A 21st-century technology is helping tourists experience a 19th-century tale.
Visitors following the Solomon Northup Trail — 20 locations featured in the 1853 memoir “Twelve Years a Slave” — can download a smartphone app designed to supplement their trip with maps, historical photographs and readings from the book.
Northup was kidnapped and sold into slavery to work at plantations in central Louisiana in 1841 until his rescue in 1853. The film based on his story won Best Picture at the 2014 Academy Awards.
The $4.99 Official Solomon Northup Trail Guide application maps a route to the historic sites, including explanations about their place in the story and features the voice of actor Louis Gossett Jr., who reads Northup’s descriptions.
“It allows you to immerse yourself in the story and actually be there on site, seeing what Solomon saw,” said Frank Eakin, 53, a co-developer of the app and producer of audio and e-book versions of Northup’s memoir.
Descendents of Northup and his slaveholders will appear together at the Louisiana Book Festival Saturday, Nov. 1, along with Lt.
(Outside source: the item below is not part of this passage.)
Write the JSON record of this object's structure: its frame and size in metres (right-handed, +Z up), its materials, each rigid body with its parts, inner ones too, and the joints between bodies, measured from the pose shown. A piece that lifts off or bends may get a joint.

Gov. Jay Dardenne to reintroduce the Solomon Northup Trail, which was established in the 1980s but fell out of use, Eakin said.
Gossett and “12 Years a Slave” director Steve McQueen will join their discussion via video feed. On Sunday, Nov. 2, the descendents will follow the trail, which surrounds Cheneyville, Bunkie and Alexandria, ending in a celebration and historic re-enactment at 2 p.m. in Marksville, where Northup was officially released at the parish courthouse.
The creator of the Solomon Northup Trail, Sue Eakin, was a historian who dedicated much of her career to proving the truth behind “Twelve Years a Slave.”
She and historian Joseph Logsdon edited the definitive annotated version of the book, published by LSU Press in 1968. She died in 2009.
When she created the Northup trail in the 1980s, it consisted of 18 sites with an identifying marker at each stop, according to son Frank Eakin.
“Over the years, they became rusty old signs, and there were very few people who took the trail,” Eakin said.
Interest in the film spurred Avoyelles and Rapides parishes to renovate the signs and revive the trail, he said.
Eakin created the app along with artist Justine Boyer and an application expert at the University of Texas. He hopes it helps visitors imagine what happened at the plantations and other sites more than 150 years ago.
The app will explain to the viewer the locations of long-gone structures, such as Northup’s small cabin on the Epps plantation, which is now empty land, Eakin said. And it will play scenes from the audio book when Northup is freed at the Marksville courthouse.
“We keyed in on scenes from the movie because people can visualize those, and the movie tracks the book very faithfully,” Eakin said. “Without the app or something that allows you to visualize Solomon’s words, you’re mostly looking at old houses and pieces of property.”